Posted: Tue Oct 09, 2012 10:27 am
by subham
Every product goes through a cycle from birth, into an initial growth stage, into a relatively stable period, and finally into a declining state that eventually ends in the death of the product (Fig. 1). Since there are challenges and uncertainties any time a new product is brought to market, it is useful to understand these cycles.
In the introductory stage the product is new and consumer acceptance is low, so sales are low. In this early stage of the product life cycle the rate of product change is rapid as management tries to maximize performance or product uniqueness in an attempt to enhance customer acceptance. When the product has entered the growth stage, knowledge of the product and its capabilities has reached an increasing number of customers, and sales growth accelerates. There may be an emphasis on custom tailoring the product by making accessories for slightly different customer needs. At the maturity stage the product is widely accepted and sales are stable and are growing at the same rate as the economy as a whole. When the product reaches this stage, attempts should be made to rejuvenate it by the addition of new features or the development of still new applications. Products in the maturity stage usually experience considerable competition.

Thus, there is great emphasis on reducing the cost of a mature product. At some point the product enters the decline stage. Sales decrease because a new and better product has entered the market to fulfill the same societal need.

During the product introduction phase, where the volume of production is modest, expensive to operate but flexible manufacturing processes are used and product cost is high. As we move into the period of product market growth, more automated, higher-volume manufacturing processes can be justified to reduce the unit cost. In the product maturity stage, emphasis is on prolonging the life of the product by modest product improvement and significant reduction in unit cost. This might result in outsourcing to a lower-labor-cost location.
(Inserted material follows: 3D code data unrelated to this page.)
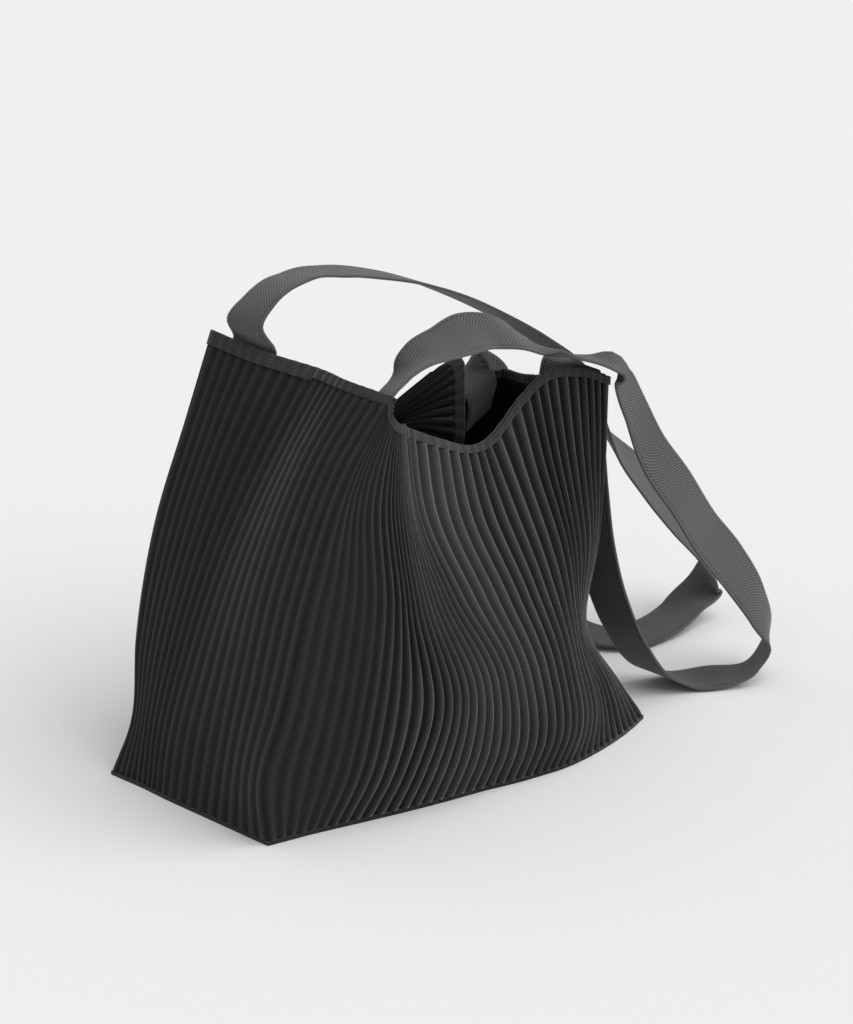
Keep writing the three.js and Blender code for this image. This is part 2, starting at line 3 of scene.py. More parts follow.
import bmesh
import bpy
import numpy as np
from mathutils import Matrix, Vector


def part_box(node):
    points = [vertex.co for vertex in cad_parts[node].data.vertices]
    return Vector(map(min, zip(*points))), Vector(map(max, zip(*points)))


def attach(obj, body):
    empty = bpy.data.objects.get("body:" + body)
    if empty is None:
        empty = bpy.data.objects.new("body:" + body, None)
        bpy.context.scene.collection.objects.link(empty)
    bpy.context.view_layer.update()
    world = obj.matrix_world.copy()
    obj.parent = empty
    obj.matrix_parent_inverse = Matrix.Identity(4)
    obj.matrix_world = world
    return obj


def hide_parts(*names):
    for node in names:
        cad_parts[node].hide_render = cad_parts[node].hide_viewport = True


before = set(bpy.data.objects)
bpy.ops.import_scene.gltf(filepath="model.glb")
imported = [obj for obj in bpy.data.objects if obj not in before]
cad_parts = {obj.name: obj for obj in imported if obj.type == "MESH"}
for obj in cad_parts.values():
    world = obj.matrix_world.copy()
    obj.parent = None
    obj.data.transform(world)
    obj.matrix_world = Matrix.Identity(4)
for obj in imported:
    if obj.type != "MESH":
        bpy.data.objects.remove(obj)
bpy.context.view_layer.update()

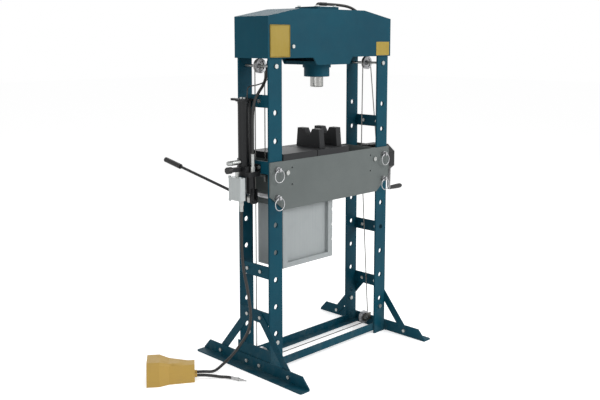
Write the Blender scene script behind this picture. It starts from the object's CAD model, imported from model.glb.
"""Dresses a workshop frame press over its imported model, lights it and sets the camera."""
import logging
import math
from dataclasses import dataclass
from enum import Enum

import bpy
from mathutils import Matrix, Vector


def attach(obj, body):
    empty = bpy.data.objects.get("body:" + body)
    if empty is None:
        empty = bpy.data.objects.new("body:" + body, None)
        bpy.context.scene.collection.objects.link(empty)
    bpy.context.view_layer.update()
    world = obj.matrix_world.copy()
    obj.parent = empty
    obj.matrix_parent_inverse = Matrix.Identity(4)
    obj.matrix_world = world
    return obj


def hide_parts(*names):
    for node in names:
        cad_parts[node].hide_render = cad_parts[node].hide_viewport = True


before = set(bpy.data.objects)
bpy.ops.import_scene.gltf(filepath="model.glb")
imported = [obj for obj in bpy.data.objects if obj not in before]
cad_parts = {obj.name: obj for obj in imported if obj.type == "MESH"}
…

If we look more closely at the product life cycle, we will see that the cycle is made up of many individual processes. In this case the cycle has been divided into the premarket and market phases. The former extends back to the product concept and includes the research and development and marketing studies needed to bring the product to the market phase. This is essentially the product development phase. The investment (negative profits) needed to create the product is shown along with the profit. The numbers along the profit versus time curve correspond to the processes in the product life cycle. Note that if the product development process is terminated prior to entering the market, the company must absorb the PDP costs.